When implemented with care, incentives can crowd in private investment that wouldn’t occur otherwise, especially in infrastructure projects with high upfront costs and uncertain returns. Strategic targeting matters: prioritizing regions with lagging access to markets, skilled labor shortages, or weak digital connectivity helps address structural bottlenecks. Fiscal instruments should be complemented by non-fiscal supports such as streamlined permitting, public–private partnerships, and robust project pipelines. Transparent mapping of beneficiaries, clear performance milestones, and sunset clauses reduce risk and build public trust. Equally important is ensuring that local institutions can absorb and sustain new infrastructure, avoid duplication, and maintain long-run operating efficiency after initial capital outlays are completed.
Evaluating fiscal instruments requires transparent criteria and accountable governance.

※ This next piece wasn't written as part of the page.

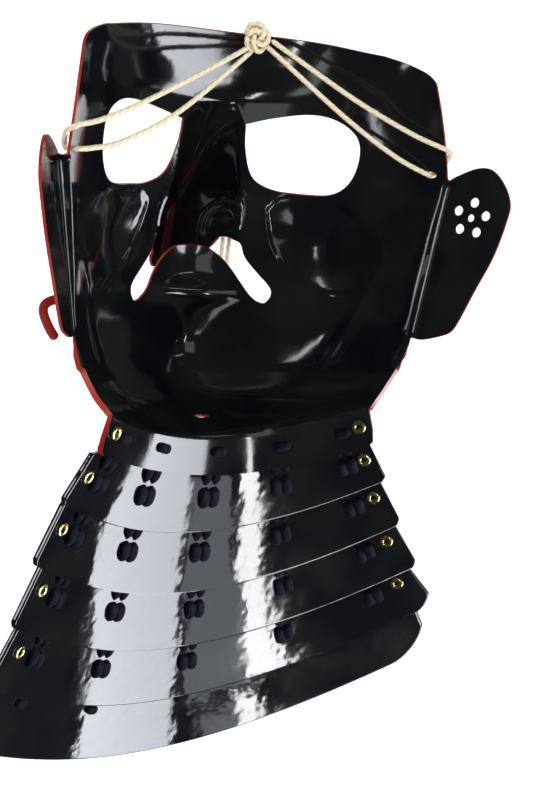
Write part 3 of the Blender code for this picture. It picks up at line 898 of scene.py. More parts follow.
@dataclass(frozen=True)
class FaceForm:
    """The inner face of the face sheet, its flange and both ears, for points of one pattern.

    Past the ear line the pattern goes on over a narrow step and then over the ear plate.
    """

    sections: tuple[Section, ...] = (
        Section(60, 80.0, -11.0, -42.5, 60.0, 0.58),
        Section(45, 81.5, -6.5, -49.8, 45.0, 0.52),
        Section(30, 83.7, -3.5, -57.0, 30.0, 0.60),
        Section(15, 85.8, -1.8, -59.5, 15.0, 0.82),
        Section(0, 87.4, -1.3, -62.0, 0.0, 0.90),
        Section(-20, 85.1, -2.6, -64.0, -20.0, 0.90),
        Section(-45, 82.1, -4.2, -67.0, -45.0, 0.90),
        Section(-69, 79.2, -5.7, -69.0, -69.0, 0.88),
        Section(-80, 75.5, -6.3, -70.0, -86.0, 0.85),
        Section(-90, 71.0, -6.5, -66.5, -101.0, 0.83),
        Section(-98, 66.5, -5.5, -54.0, -112.5, 0.82),
        Section(WAIST_V, 61.6, -2.5, -28.0, -120.0, 1.00),
    )
    nose: tuple[Nose, ...] = (
        Nose(28, 10.0, 0.0, 0.0),
        Nose(20, 14.5, 6.0, 0.0),
        Nose(10, 15.0, 13.0, 0.0),
        Nose(0, 15.5, 20.0, 0.0),
        Nose(-12, 17.5, 28.0, 0.0),
        Nose(-24, 20.0, 35.0, 2.0),
        Nose(-31, 21.0, 36.0, 9.0),
        Nose(-37, 21.5, 34.0, 18.0),
    )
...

A careful assessment begins with defining measurable goals, whether reduced commute times, higher regional GDP shares, or increased school and healthcare access funded by better transport links. Baseline data establish the starting point, while ongoing monitoring tracks progress against specific indicators. To prevent abuse, authorities should publish recipient lists, project scopes, and fiscal benefits in accessible formats. Periodic audits verify that funds reach the intended projects and that results persist beyond construction. Evaluations should differentiate between projects that deliver economic spillovers—such as ancillary services, supply chain improvements, or agglomeration effects—and those with limited multiplier effects. This disciplined approach fosters accountability and more efficient use of scarce public resources.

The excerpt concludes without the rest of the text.